[SOLVED] SVM and polynomial attributes from word vector

Question

Hi guys, sorry for coming up with a question as my first post, but I am currently working on my bachelor's thesis and I experience major trouble applying the SVM learner on my dataset. I googled a lot and found 2 related posts already submitted to this forum: http://rapid-i.com/rapidforum/index.php?topic=3845.0 http://rapid-i.com/rapidforum/index.php?topic=524.0 So I obviously did my job but still can't help myself on this one. I'll make it quick: I basically pull out two values from my DB:* 'text' - which is just a field containing some text * 'pol' - which is a polarity label with the possible values 'pro' and 'con' The text goes out of the DB, into a text preprocessor which tokenizes and filters the usual way. From there, it should be fed into the x-Validator and the SVM should try to learn polarity classification. The label is binominal, so that shouldn't cause any trouble. What I understand is that the text gets converted into a word vecor (in my case TF-IDF) and the word vector becomes the items attribute - of course a word vector is polynomial so SVM can't handle it. Correct me if I am wrong on any of this. But heres the point: How can I make SVM handle the word vector correctly? If I convert it with the nominal2numerical (which is what most ppl advise, but I actually doubt that step to be useful in my case), SVM brings crappy results (< default, so basically impossible). Has anyone ever had that before? Any help would be gratefully appreciated! Thanks in advance Vaas

MariusHelf · Answer

Thanks for the kudos! I am glad that I could help you :)

Vaas · Answer

I found the error. For the record:

The "Extract content"-Operator designed to strip input data from html-tags adds several attributes he tries to extract from so-called "meta-tags" (e.g. <meta name="author" content="John" />, found in almost all documents online), which are - of course - nominal.

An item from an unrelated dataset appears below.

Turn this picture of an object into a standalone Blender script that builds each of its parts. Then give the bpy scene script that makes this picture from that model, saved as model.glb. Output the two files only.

And that's the point where my SVM got confused. Setting the breakpoint and looking at what attributes are added was the right hint in this case. Marius, I have to take a bow: Instructions on how to help oneself are almost always the best way to go! Thanks again for everything and have a nice day

vaas

Vaas · Answer

Hi Marius, thanks for helping me out! I aggree with you on the numerical TF-IDF values. Thats exactly why I was confused to see the operation stop before training the SVM with the messageThe operator SVM does not have sufficient capabilities for the given data set: polynomial attributes not supported [...]

So why does he refuse the dataset? Sould that be related to the column types I defined in my sql database? I doubt that because the word vector attribute is created by rapidminer and not fetched from the DB... I tried any SVM available with any parameter setup possible. It still refuses to learn (k-NN and naive bayes are working flawlessly btw, neural networks give the same error upon operation as SVM)

Thanks again for the help, I appreciate your efforts!!